[Short task] Starting at the line that contains "centres = ((-leg_x(z), 0), (leg_x(z), 0), (0, SINGLE_Y))", copy every line down to the line that contains "shown = obj.evaluated_get(depsgraph)", inclusive, exactly as it stands. Omit all other lines.

[Listed records]
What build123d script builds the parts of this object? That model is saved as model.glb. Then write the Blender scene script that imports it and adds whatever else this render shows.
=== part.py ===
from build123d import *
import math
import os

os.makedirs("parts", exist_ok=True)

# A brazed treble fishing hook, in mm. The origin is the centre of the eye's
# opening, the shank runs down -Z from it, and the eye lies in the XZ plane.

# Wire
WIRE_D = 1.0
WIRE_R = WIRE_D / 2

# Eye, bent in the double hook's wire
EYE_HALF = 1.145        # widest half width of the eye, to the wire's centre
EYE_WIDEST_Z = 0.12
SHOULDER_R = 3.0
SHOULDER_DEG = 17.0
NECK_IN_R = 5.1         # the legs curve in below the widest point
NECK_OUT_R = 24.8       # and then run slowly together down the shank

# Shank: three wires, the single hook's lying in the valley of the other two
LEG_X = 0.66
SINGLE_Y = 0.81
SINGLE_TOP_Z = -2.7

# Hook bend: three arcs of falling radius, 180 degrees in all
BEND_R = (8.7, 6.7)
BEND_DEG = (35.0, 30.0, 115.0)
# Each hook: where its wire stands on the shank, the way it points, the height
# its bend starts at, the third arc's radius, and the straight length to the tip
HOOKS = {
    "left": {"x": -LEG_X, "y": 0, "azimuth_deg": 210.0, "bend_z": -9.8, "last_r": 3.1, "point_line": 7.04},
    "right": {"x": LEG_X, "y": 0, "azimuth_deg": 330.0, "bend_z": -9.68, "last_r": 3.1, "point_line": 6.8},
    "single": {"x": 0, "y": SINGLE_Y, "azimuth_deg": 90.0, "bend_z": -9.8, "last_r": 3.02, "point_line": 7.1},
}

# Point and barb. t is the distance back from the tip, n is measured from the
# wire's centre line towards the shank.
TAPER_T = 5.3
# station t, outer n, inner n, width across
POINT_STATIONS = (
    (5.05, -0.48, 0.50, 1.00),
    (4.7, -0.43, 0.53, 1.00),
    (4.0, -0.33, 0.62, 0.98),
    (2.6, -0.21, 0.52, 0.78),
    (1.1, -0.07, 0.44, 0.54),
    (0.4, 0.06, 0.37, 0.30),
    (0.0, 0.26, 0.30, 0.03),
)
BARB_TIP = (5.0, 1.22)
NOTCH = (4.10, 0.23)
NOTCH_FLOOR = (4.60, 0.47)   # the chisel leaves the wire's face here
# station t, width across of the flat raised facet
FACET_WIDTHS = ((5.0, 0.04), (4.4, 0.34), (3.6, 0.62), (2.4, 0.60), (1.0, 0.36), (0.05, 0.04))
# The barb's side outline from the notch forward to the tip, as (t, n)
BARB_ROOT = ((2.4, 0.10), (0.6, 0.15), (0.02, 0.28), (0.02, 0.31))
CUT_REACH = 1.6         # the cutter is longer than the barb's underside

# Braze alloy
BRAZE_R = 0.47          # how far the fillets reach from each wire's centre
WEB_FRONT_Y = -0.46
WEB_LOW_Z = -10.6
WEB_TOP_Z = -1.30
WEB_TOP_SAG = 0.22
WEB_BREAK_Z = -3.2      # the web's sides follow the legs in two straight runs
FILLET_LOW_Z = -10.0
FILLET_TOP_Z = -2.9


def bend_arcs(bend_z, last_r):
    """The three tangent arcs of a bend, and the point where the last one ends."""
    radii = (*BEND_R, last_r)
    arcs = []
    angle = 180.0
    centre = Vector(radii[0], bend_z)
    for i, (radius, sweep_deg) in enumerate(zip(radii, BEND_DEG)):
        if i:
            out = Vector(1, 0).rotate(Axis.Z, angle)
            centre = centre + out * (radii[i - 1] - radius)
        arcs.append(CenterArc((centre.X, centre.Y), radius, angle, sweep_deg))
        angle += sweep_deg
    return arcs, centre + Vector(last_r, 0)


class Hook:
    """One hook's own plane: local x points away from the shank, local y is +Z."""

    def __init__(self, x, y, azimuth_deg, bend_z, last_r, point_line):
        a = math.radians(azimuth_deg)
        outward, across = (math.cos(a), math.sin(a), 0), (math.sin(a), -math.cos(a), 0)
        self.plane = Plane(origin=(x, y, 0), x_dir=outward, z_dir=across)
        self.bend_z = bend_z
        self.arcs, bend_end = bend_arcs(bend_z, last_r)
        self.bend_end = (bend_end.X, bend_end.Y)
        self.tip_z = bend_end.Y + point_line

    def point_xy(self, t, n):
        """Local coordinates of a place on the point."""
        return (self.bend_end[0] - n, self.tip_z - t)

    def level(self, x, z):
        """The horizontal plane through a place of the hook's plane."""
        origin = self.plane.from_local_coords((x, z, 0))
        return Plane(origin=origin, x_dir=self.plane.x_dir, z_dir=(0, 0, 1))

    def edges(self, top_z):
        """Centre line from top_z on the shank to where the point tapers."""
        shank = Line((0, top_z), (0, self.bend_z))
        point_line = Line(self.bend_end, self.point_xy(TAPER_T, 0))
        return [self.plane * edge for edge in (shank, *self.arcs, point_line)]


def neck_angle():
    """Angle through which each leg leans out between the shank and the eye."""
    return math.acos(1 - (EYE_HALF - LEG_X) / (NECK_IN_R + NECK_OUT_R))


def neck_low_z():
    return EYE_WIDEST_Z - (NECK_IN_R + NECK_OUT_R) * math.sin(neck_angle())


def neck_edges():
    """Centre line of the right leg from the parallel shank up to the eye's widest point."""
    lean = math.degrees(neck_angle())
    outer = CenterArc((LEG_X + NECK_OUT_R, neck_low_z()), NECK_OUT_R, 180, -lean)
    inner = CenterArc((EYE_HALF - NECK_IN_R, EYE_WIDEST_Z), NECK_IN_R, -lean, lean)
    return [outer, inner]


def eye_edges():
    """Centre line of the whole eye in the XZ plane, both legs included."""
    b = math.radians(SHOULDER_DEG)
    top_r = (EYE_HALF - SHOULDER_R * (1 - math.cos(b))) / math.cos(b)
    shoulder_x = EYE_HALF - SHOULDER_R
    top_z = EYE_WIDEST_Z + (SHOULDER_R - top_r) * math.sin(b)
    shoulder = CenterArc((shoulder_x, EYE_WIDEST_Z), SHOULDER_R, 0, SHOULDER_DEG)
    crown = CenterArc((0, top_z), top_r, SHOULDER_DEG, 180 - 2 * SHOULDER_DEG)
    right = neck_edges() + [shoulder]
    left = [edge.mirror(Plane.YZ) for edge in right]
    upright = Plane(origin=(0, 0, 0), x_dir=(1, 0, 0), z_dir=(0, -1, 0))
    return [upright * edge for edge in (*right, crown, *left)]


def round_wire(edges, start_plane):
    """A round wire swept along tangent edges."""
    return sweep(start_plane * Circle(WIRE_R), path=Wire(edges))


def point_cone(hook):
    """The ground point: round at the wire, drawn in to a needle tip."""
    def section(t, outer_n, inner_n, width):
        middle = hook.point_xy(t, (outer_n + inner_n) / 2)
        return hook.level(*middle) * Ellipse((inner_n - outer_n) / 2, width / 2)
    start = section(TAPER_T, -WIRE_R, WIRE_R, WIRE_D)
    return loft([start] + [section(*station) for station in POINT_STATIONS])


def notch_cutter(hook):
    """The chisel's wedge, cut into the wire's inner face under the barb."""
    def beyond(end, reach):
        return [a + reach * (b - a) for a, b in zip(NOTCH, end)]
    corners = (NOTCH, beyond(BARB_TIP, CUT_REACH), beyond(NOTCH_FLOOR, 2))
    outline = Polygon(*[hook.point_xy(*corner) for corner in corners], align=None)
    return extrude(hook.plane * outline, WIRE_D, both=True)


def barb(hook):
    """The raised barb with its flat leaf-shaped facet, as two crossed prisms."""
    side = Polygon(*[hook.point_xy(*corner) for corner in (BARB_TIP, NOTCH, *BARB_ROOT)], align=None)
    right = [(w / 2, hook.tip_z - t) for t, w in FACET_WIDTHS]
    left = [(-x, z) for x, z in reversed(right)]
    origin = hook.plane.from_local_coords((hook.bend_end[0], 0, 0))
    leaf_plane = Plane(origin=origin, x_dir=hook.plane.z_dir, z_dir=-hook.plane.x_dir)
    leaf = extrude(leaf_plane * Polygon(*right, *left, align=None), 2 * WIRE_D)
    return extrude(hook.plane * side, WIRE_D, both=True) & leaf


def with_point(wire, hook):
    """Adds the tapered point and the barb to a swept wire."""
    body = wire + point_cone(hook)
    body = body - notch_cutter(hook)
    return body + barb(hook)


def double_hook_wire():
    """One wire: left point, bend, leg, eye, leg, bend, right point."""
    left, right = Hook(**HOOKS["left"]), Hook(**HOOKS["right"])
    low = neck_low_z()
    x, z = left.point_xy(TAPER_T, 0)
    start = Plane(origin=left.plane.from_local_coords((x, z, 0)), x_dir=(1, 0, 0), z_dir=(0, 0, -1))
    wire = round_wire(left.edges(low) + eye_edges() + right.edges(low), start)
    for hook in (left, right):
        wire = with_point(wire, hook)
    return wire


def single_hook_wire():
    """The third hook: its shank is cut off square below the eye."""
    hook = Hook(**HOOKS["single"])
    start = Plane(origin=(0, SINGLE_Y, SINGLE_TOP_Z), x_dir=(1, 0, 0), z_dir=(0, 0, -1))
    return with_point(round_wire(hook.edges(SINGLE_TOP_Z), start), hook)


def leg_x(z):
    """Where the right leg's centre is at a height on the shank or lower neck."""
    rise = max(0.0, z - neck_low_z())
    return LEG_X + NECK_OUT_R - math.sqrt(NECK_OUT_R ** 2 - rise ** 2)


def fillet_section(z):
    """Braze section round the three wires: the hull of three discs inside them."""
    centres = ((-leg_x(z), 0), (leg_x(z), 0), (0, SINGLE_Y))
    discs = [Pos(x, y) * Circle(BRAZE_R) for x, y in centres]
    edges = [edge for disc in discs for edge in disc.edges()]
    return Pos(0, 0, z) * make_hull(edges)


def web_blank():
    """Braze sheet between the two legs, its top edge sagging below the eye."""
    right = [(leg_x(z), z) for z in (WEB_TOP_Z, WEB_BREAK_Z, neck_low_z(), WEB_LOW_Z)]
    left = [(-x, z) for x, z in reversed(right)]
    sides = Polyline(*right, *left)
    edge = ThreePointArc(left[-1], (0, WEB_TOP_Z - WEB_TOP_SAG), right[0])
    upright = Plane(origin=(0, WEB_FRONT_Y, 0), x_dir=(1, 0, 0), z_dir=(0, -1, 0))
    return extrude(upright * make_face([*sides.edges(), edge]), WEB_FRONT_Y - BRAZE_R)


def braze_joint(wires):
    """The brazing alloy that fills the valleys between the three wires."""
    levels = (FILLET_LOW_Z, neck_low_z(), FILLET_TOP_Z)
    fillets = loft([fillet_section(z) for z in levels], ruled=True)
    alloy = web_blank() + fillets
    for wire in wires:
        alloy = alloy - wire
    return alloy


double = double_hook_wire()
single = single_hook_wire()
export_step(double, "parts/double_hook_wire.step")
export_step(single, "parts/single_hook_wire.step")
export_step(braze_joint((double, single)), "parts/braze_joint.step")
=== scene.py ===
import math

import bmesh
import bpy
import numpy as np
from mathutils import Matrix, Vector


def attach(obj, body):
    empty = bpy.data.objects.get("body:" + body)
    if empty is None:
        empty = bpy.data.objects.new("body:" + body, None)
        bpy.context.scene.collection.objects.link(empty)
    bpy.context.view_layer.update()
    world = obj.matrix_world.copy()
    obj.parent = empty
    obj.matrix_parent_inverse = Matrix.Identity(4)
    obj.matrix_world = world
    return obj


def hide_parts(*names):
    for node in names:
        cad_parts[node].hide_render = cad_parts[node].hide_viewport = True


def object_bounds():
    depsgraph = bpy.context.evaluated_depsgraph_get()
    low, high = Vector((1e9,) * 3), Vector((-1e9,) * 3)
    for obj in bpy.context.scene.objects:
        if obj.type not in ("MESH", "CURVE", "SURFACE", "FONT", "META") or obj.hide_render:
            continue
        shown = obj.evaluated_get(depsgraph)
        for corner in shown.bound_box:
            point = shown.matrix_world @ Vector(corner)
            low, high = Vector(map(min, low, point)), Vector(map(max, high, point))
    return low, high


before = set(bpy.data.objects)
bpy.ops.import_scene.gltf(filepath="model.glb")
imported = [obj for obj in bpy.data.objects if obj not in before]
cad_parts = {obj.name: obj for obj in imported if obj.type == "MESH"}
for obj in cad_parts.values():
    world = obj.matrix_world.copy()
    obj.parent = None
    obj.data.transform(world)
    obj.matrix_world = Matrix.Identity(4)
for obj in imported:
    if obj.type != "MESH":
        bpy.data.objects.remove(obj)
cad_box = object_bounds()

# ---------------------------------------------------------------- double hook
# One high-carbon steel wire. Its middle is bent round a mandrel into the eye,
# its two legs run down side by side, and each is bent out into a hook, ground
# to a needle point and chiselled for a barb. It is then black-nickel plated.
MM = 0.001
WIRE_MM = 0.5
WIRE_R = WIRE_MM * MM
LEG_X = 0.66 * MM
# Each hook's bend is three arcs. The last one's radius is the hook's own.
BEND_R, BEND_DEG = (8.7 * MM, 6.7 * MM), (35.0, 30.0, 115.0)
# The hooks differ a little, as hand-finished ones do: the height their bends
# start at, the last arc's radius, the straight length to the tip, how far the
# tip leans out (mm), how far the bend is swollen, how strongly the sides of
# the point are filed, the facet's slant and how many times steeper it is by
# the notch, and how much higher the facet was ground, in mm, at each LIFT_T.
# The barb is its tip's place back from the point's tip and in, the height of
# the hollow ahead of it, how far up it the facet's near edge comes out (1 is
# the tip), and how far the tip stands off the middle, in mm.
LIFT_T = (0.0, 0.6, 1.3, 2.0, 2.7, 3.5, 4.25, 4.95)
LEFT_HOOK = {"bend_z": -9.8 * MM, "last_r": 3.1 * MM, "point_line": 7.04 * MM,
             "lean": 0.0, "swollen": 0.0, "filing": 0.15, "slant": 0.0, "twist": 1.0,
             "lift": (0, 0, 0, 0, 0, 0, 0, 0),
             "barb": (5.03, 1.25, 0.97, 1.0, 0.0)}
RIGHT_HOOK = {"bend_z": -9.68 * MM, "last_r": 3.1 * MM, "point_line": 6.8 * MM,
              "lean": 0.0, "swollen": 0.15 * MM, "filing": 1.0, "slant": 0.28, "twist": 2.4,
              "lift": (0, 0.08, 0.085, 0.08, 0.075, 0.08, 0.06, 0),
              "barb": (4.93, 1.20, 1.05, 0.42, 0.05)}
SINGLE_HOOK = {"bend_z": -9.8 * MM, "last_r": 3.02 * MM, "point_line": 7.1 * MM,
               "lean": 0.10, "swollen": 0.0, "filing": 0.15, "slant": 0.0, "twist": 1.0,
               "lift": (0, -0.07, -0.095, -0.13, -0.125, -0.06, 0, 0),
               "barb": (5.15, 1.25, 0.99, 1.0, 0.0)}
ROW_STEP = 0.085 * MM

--

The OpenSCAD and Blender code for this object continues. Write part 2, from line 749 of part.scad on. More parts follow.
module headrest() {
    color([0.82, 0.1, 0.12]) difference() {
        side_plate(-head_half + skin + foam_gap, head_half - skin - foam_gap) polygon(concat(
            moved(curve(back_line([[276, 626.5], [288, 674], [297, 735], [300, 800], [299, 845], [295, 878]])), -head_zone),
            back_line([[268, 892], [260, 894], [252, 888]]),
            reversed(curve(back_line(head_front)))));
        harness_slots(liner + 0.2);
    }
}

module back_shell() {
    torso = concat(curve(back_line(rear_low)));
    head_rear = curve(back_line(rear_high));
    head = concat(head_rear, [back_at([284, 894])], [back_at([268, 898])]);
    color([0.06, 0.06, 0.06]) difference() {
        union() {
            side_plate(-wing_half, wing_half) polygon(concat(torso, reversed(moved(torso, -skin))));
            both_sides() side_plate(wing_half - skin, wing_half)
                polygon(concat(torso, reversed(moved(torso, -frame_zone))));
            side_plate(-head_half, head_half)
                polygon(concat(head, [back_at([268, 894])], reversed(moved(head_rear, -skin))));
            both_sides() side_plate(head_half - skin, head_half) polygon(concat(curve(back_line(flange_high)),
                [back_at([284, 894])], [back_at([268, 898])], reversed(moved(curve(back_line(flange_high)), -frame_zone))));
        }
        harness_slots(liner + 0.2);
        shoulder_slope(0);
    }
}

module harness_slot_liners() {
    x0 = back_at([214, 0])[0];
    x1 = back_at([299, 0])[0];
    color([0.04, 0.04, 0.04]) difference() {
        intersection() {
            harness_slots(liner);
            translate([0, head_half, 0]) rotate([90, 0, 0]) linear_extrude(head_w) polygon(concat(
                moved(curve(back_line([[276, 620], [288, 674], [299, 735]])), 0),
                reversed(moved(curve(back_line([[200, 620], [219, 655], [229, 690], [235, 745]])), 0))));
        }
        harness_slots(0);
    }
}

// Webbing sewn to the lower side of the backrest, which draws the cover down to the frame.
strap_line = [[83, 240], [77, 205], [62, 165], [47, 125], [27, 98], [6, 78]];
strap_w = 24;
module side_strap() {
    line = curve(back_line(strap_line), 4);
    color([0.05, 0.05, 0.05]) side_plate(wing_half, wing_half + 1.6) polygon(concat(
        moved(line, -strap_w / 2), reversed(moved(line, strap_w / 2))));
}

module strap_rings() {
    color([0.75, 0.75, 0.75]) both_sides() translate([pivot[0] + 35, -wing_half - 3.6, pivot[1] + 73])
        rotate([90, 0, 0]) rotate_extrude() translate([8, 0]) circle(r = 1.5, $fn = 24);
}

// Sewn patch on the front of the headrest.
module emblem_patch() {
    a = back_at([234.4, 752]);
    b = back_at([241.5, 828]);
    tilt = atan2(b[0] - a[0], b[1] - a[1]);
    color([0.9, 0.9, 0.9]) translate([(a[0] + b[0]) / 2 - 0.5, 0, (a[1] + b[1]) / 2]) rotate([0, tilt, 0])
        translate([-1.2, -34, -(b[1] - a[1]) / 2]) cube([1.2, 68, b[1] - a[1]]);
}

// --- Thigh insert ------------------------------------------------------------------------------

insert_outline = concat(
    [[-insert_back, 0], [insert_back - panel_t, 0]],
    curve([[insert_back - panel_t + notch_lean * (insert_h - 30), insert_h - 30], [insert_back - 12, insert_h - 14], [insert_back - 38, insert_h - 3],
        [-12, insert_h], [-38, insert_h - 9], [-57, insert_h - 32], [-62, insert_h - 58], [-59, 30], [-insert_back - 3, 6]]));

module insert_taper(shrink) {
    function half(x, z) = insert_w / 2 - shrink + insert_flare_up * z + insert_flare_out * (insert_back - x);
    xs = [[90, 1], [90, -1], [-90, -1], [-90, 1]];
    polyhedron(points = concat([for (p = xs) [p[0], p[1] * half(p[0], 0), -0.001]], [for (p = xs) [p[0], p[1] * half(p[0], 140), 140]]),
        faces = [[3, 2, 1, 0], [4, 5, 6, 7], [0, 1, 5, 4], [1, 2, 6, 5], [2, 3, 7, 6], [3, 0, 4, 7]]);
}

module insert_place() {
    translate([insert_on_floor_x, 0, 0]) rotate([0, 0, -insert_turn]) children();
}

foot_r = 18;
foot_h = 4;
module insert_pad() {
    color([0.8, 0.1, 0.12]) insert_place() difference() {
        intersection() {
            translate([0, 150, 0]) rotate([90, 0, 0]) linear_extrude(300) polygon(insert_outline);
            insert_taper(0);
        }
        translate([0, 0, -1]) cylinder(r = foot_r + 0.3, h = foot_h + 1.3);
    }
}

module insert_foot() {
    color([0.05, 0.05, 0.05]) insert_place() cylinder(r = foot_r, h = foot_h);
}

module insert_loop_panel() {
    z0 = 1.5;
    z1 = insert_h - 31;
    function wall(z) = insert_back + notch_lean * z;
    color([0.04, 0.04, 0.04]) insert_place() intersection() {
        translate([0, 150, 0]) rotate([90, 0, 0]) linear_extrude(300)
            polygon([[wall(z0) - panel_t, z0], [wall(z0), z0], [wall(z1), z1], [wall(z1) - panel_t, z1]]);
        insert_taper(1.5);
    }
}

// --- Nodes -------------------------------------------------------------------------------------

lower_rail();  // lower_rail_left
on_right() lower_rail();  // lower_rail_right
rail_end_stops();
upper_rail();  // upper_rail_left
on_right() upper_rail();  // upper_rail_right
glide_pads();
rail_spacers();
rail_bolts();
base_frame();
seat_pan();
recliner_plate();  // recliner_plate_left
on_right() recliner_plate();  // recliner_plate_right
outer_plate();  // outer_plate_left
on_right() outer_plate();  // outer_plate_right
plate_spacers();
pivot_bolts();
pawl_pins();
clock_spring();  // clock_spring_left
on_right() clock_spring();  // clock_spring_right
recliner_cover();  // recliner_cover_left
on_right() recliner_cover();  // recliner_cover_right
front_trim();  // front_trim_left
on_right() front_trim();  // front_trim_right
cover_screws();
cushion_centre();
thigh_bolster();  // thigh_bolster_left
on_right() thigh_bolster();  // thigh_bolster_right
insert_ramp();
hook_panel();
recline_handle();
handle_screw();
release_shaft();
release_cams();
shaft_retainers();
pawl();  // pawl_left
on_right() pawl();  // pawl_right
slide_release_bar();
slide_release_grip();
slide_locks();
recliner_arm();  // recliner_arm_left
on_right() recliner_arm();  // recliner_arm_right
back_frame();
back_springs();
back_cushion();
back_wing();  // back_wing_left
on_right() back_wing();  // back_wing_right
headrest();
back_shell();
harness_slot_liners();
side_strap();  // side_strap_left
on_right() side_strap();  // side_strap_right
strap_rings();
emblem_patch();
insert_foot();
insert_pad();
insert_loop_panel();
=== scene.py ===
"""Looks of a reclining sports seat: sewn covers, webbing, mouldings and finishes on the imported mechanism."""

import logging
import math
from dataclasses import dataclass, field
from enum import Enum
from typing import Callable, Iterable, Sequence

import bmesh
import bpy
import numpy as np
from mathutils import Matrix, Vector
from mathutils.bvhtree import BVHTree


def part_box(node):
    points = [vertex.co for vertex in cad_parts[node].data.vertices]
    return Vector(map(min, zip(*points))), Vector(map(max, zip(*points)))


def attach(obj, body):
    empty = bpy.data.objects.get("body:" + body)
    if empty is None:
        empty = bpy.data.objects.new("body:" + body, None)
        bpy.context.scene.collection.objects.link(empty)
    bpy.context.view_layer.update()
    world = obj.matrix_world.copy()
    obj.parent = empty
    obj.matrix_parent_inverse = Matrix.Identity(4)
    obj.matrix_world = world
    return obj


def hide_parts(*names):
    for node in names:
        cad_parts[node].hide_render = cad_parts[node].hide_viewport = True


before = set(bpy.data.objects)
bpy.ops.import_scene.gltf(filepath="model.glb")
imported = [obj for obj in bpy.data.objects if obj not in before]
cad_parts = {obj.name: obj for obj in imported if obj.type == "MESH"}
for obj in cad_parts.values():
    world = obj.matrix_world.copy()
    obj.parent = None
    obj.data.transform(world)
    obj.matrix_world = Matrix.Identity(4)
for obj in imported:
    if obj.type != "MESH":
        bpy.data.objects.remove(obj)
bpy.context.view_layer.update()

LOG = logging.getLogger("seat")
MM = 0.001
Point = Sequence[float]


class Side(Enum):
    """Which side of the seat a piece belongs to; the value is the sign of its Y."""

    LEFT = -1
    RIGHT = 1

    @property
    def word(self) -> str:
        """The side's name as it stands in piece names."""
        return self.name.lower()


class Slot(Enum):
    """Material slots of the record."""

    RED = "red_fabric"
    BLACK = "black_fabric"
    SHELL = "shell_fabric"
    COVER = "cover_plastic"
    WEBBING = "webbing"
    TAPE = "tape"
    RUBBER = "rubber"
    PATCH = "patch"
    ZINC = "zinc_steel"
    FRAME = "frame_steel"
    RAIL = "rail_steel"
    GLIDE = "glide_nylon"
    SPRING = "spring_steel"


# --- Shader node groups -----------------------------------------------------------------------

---

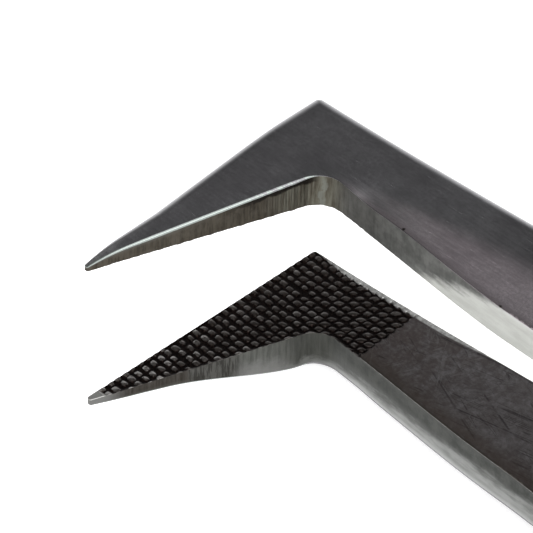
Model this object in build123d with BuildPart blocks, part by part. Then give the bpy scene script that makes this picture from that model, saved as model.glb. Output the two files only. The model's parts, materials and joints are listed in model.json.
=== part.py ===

[Response]
    centres = ((-leg_x(z), 0), (leg_x(z), 0), (0, SINGLE_Y))
    discs = [Pos(x, y) * Circle(BRAZE_R) for x, y in centres]
    edges = [edge for disc in discs for edge in disc.edges()]
    return Pos(0, 0, z) * make_hull(edges)


def web_blank():
    """Braze sheet between the two legs, its top edge sagging below the eye."""
    right = [(leg_x(z), z) for z in (WEB_TOP_Z, WEB_BREAK_Z, neck_low_z(), WEB_LOW_Z)]
    left = [(-x, z) for x, z in reversed(right)]
    sides = Polyline(*right, *left)
    edge = ThreePointArc(left[-1], (0, WEB_TOP_Z - WEB_TOP_SAG), right[0])
    upright = Plane(origin=(0, WEB_FRONT_Y, 0), x_dir=(1, 0, 0), z_dir=(0, -1, 0))
    return extrude(upright * make_face([*sides.edges(), edge]), WEB_FRONT_Y - BRAZE_R)


def braze_joint(wires):
    """The brazing alloy that fills the valleys between the three wires."""
    levels = (FILLET_LOW_Z, neck_low_z(), FILLET_TOP_Z)
    fillets = loft([fillet_section(z) for z in levels], ruled=True)
    alloy = web_blank() + fillets
    for wire in wires:
        alloy = alloy - wire
    return alloy


double = double_hook_wire()
single = single_hook_wire()
export_step(double, "parts/double_hook_wire.step")
export_step(single, "parts/single_hook_wire.step")
export_step(braze_joint((double, single)), "parts/braze_joint.step")
=== scene.py ===
import math

import bmesh
import bpy
import numpy as np
from mathutils import Matrix, Vector


def attach(obj, body):
    empty = bpy.data.objects.get("body:" + body)
    if empty is None:
        empty = bpy.data.objects.new("body:" + body, None)
        bpy.context.scene.collection.objects.link(empty)
    bpy.context.view_layer.update()
    world = obj.matrix_world.copy()
    obj.parent = empty
    obj.matrix_parent_inverse = Matrix.Identity(4)
    obj.matrix_world = world
    return obj


def hide_parts(*names):
    for node in names:
        cad_parts[node].hide_render = cad_parts[node].hide_viewport = True


def object_bounds():
    depsgraph = bpy.context.evaluated_depsgraph_get()
    low, high = Vector((1e9,) * 3), Vector((-1e9,) * 3)
    for obj in bpy.context.scene.objects:
        if obj.type not in ("MESH", "CURVE", "SURFACE", "FONT", "META") or obj.hide_render:
            continue
        shown = obj.evaluated_get(depsgraph)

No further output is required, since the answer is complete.